MRS JUSTICE LANG: This is an Aarhus convention claim and therefore the Claimant has the benefit of costs protection. Cranston J ordered the Claimant to pay £5,250 towards the Claimant's costs of acknowledgement of service, although a higher sum was in fact claimed by the Defendant. I accept the Claimant's submission that the costs cap in this case is £5,000 and so that order exceeded the permissible cap.
The reason I conclude that the lower cap of £5,000 applies is that the Claimant, the Botley Parish Action Group, is an unincorporated association appearing by its representatives, it is not a legal entity or legal person, and the individual representatives are personally liable. It seems to me consistent with PD45 therefore that the lower costs cap of £5,000 for individuals should apply. The effect of that is that the full costs of the Defendant cannot be met. Although usually the costs of interested parties are not met in these cases I would, if it had been possible, have made the Claimant pay the Interested Party's costs in preparing the revised skeleton argument because I consider that the Claimant should suffer some sanction for the very late change of its stance and substitution of new grounds for judicial review. But I do not think I can realistically make an order in favour of the Interested Party because there simply is not enough money in the available pot.

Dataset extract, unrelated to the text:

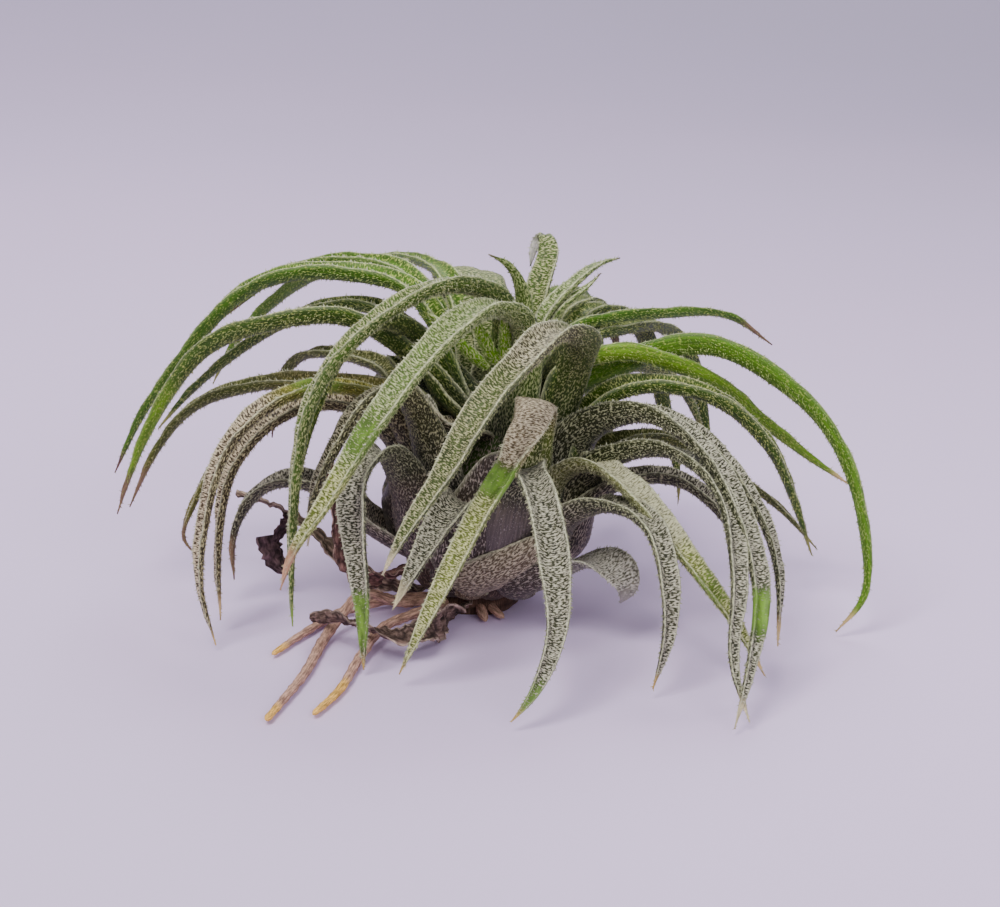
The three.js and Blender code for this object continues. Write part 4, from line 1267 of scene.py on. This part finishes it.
def floor_material():
    """A pale lilac with painted light and shade, brightest in a middle band and darkening to the back,
    by a sum of the places along Y and X and a slow noise."""
    material, n, shader = new_material("pale floor")
    place = n.add("ShaderNodeTexCoord").outputs["Object"]
    parts = n.add("ShaderNodeSeparateXYZ")
    n.put(parts.inputs[0], place)
    away = n.math("MULTIPLY_ADD", n.noise(place, 6.0, 2), FLOOR_CLOUDS, parts.outputs["Y"])
    away = n.math("MULTIPLY_ADD", parts.outputs["X"], FLOOR_SLANT, away)
    # the front, middle and back colours carry painted light and shade: the middle band brightest, the
    # back darkest
    front, middle, back = FLOOR_COLOURS_AND_PAINTED_LIGHT
    near = n.blend(n.ramp(away, FLOOR_MIDDLE_FROM, FLOOR_MIDDLE_TO), front, middle)
    far = n.ramp(away, FLOOR_BACK_FROM, FLOOR_BACK_TO)
    n.put(shader["Base Color"], n.blend(far, near, back))
    shader["Roughness"].default_value = 0.9
    return material


def stage_floor():
    """A pale sweep: flat under the plant, then rising in a wide curve behind it."""
    a = np.linspace(0, math.pi / 2, 24)
    y = np.concatenate([
        [FLOOR_FRONT], FLOOR_CURVES + FLOOR_RADIUS * np.sin(a), [FLOOR_CURVES + FLOOR_RADIUS]])
    z = np.concatenate([[0], FLOOR_RADIUS * (1 - np.cos(a)), [FLOOR_TOP]])
    edges = [np.column_stack([np.full(len(y), x), y, z]) for x in (-FLOOR_REACH, FLOOR_REACH)]
    i = np.arange(len(y) - 1)
    faces = np.stack([i, i + len(y), i + len(y) + 1, i + 1], 1)
    mesh = bpy.data.meshes.new("floor")
    mesh.from_pydata(np.vstack(edges).tolist(), [], faces.tolist())
    mesh.polygons.foreach_set("use_smooth", np.ones(len(faces), bool))
    mesh.materials.append(floor_material())
    floor = add_object("floor", mesh)


def make_stage():
    stage_floor()
    for name, settings in LIGHTS.items():
        area_light(name, *settings)
    world = bpy.data.worlds.new("studio")
    world.use_nodes = True
    background = world.node_tree.nodes["Background"].inputs
    background["Color"].default_value = ROOM_COLOUR
    background["Strength"].default_value = ROOM_LIGHT
    bpy.context.scene.world = world


def make_camera():
    """The photograph's view: level with +Y, a little from above."""
    camera = bpy.data.cameras.new("camera")
    camera.lens = CAMERA_LENS
    camera.sensor_width = CAMERA_SENSOR
    camera.clip_start = 0.01
    eye = add_object("camera", camera)
    x, y, z = CAMERA_TARGET
    eye.location = (
        x, y - CAMERA_DISTANCE * math.cos(CAMERA_PITCH), z + CAMERA_DISTANCE * math.sin(CAMERA_PITCH))
    eye.rotation_euler = (math.pi / 2 - CAMERA_PITCH, 0, 0)
    bpy.context.scene.camera = eye


make_camera()
make_base()
make_leaves()
make_stage()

I do not accept that this falls into the exceptional category of case in which the Claimant is liable for the costs of the permission hearing so I am going to order that the Claimant must pay the Defendant's costs in the sum of £5,000, representing the costs of the preparation of the acknowledgement of service and the revised skeleton argument following the amendment.
As I have said, I am aware that the Defendant's actual costs are considerably higher so that is, in effect, a contribution by the Claimant to the Defendant's costs.
I realise that was a slightly convoluted judgment. I hope it is clear; £5,000 from the Claimant to the Defendant and no order for costs in favour of the Interested Party. Is there anything else I need to deal with?
MR BUXTON: No my Lady, I am obliged.
MRS JUSTICE LANG: Thank you very much.